Multiple choice and discussion
What: Exercise to assess progression in the course
When: In lectures and seminars
How: Students use a response system to answer a multiple-choice assignment with questions from the lectures.
- If more than 70% of the students answer correctly, the teacher or a student gives a review of why the answer is correct.
- If less than 30% of students respond correctly, it may indicate that they need more time to understand the concept.
- If between 30 and 70% of students answer correctly, you can let them discuss in pairs or small groups before answering the same question again.
- For course coordinator: Use multiple-choice assignments to get an overview of the students' progress in the course.
- For students: Use multiple-choice assignments to map prior knowledge at the start of a semester or a new section of a course.
Participatory live coding
What: A technique to teach elementary syntax for programming (coding).
When: In seminars
How: The seminar teacher writes and runs code on a big screen while students write and run the same code on their own computer. The seminar teacher reads aloud what he or she writes and explains the various elements and principles that are relevant for students to understand the code. The main focus is the syntax itself. Participatory live coding can help to make the technical aspects of programming more harmless and is suitable for beginners and student groups who think programming is challenging to learn.
Variants: see Live encoding with exercise and discussion (below)
Live coding with exercise and discussion
What: A technique for modeling reflections and thought process for programming (coding).
When: In lectures and in seminar groups.
How: The lecturer describes and solves a problem by writing and running code on a big screen.

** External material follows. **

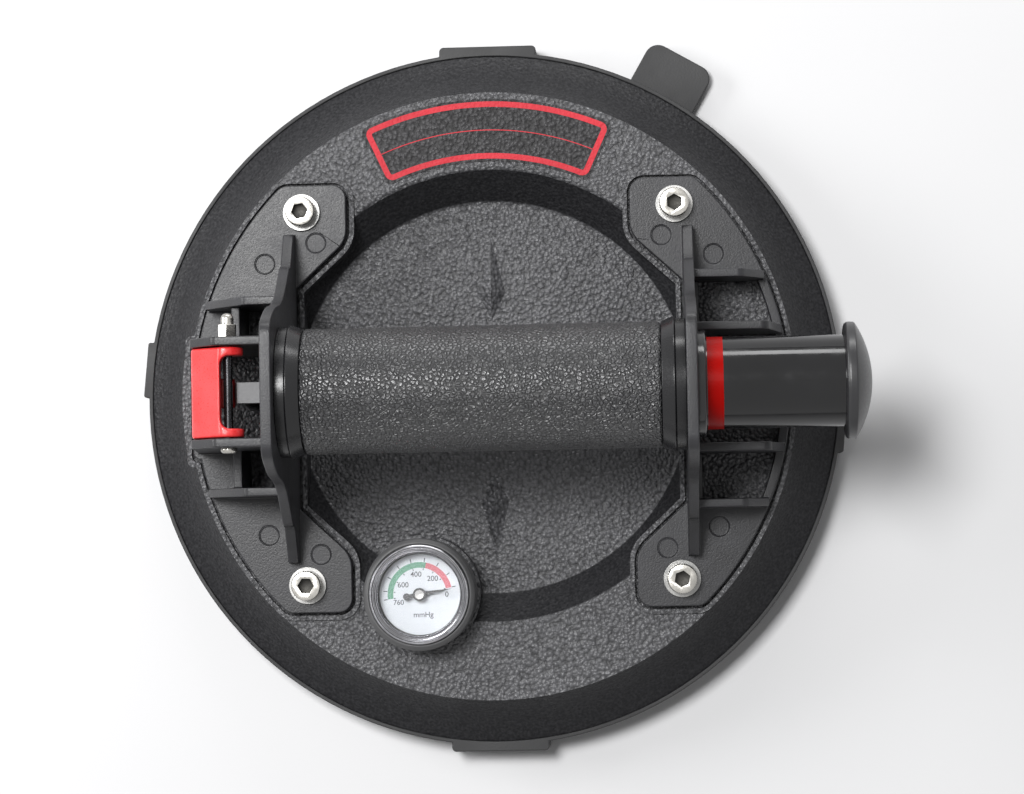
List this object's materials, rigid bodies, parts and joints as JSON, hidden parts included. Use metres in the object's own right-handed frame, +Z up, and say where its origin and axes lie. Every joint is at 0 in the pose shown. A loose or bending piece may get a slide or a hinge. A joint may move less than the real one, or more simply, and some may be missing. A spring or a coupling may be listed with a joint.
{
  "type": "vacuum suction cup lifter",
  "caption": "Vacuum lifter for glass and stone slabs: a round rubber suction cup with a hand pump in its bar handle, a release lever and a small vacuum gauge.",
  "frame": {"origin": "centre of the cup's sealing face, on the glass", "axes": "+Z up from the glass, +X along the handle towards the pump plunger, +Y towards the label's side, away from the gauge"},
  "size_m": [0.2065, 0.2037, 0.091],
  "materials": {
    "cup_rubber": "satin",
    "base_plastic": "grained",
    "bracket_plastic": "satin",
    "grip_plastic": "leather-grained",
    "collar_plastic": "satin",
    "plunger_black": "glossy",
    "knob_black": "satin",
    "lever_red": "satin",
    "band_red": "satin",
    "label_film": "satin",
    "gland_plastic": "polished",
    "valve_grey": "satin",
    "seal_rubber": "satin",
    "boot_rubber": "satin",
    "screw_nickel": "bright",
    "washer_steel": "turned",
    "zinc_steel": "zinc plated",
    "spring_steel": "drawn",
    "bezel_steel": "polished",
    "cylinder_aluminium": "drawn",
    "brass": "turned",
    "filter_bronze": "sintered",
    "dial_white": "matt",
    "needle_black": "matt",
    "lens_glass": "clear"
  },
  "bodies": {
    "lifter": {"rubber_cup": "cup_rubber", "port_filter": "filter_bronze", "backing_plate": "zinc_steel", "weld_nuts": "zinc_steel", "base_plate": "base_plastic", "label_plate": "label_film", "pump_end_bracket": "bracket_plastic", "valve_end_bracket": "bracket_plastic", "screw_washers": "washer_steel", "bracket_screws": "screw_nickel", "pump_cylinder": "cylinder_aluminium", "grip_sleeve": "grip_plastic", "valve_end_collar": "collar_plastic", "pump_end_collar": "collar_plastic", "cylinder_gland": "gland_plastic", "wiper_ring": "seal_rubber", "return_spring": "spring_steel", "valve_body": "gland_plastic", "stem_spring": "spring_steel", "check_seat": "brass", "check_spring": "spring_steel", "check_retainer": "brass", "air_elbow": "bracket_plastic", "air_hose": "seal_rubber", "base_nipple": "bracket_plastic", "pivot_bolt": "screw_nickel", "acorn_nut": "screw_nickel", "gauge_boot": "boot_rubber", "gauge_case": "bezel_steel", "gauge_bezel": "bezel_steel", "gauge_lens": "lens_glass", "gauge_stem": "brass", "bourdon_tube": "brass", "gauge_movement": "brass", "gauge_dial": "dial_white"},
    "plunger": {"plunger_tube": "plunger_black", "indicator_ring": "band_red", "plunger_knob": "knob_black", "piston": "gland_plastic", "piston_seal": "seal_rubber"},
    "lever": {"release_lever": "lever_red"},
    "release_valve": {"valve_stem": "valve_grey", "stem_seal": "seal_rubber"},
    "check_valve": {"check_disc": "seal_rubber"},
    "needle": {"gauge_needle": "needle_black", "gauge_pinion": "brass"},
    "sector": {"gauge_sector": "brass"}
  },
  "joints": [
    {"name": "plunger_slide", "type": "slide", "parent": "lifter", "child": "plunger", "axis": [-1, 0, 0], "range_m": [0, 0.034], "stiffness_N_per_m": 900, "springref_m": -0.01, "deforming": ["return_spring"]},
    {"name": "lever_pivot", "type": "hinge", "parent": "lifter", "child": "lever", "pos_m": [-0.0684, 0, 0.075], "axis": [0, -1, 0], "range_deg": [0, 14], "stiffness_Nm_per_rad": 0.045, "springref_deg": -5.73},
    {"name": "stem_slide", "type": "slide", "parent": "lifter", "child": "release_valve", "axis": [1, 0, 0], "range_m": [0, 0.00172], "deforming": ["stem_spring"]},
    {"name": "check_lift", "type": "slide", "parent": "lifter", "child": "check_valve", "axis": [1, 0, 0], "range_m": [0, 0.0012], "stiffness_N_per_m": 270, "springref_m": -0.0003, "deforming": ["check_spring"]},
    {"name": "sector_swing", "type": "hinge", "parent": "lifter", "child": "sector", "pos_m": [-0.0208, -0.0488, 0.029], "axis": [0, 0, -1], "range_deg": [0, 35.7], "stiffness_Nm_per_rad": 0.0002, "springref_deg": -2.86},
    {"name": "needle_turn", "type": "hinge", "parent": "lifter", "child": "needle", "pos_m": [-0.0208, -0.056, 0.034], "axis": [0, 0, 1], "range_deg": [0, 178.5]}
  ],
  "couplings": [
    {"joint": "stem_slide", "follows": "lever_pivot", "m_per_rad": 0.007},
    {"joint": "needle_turn", "follows": "sector_swing", "ratio": 5}
  ]
}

The demonstration highlights the process of finding a solution, and as a lecturer you can talk out loud about strategies you use to arrive at the relevant solution and code. After the demonstration, the students receive a new problem related to the same theme. Students must try to devise a solution (using pen and paper) before discussing with a fellow student. Live coding can work well as part of a 10-minute presentation for a topic, 5 minutes for live coding demonstration, and 5 minutes of independent work on a problem.
Variants: see Participatory live coding (above)
Practicing for oral exam
What: Group discussion between students
When: Before an oral exam, groups of three to ten students
How: Prepare a list of difficult and open questions related to the specific learning objectives in the course. The group meets in a room with a table and a blackboard.
- A student draws a question, reads it aloud, and begins to give an answer (explanations and drawings using a blackboard).
- The other students complement and expand, and help to discover and fill knowledge gaps.
- After the assignment is completed, the next student draws a new question and answers it with the help of the others.
As the students become comfortable with each other and their own knowledge, the form can change to a more exam-like situation where the fellow students ask follow-up questions and assume the role of examiners.
Example: The students of nuclear physics at the physical institute have developed and used the method for several years, with great success. Read more in about Success with open discussion assignments (in Norwegian).
- Discussion assignments can also be part of seminar groups or for discussion in lectures.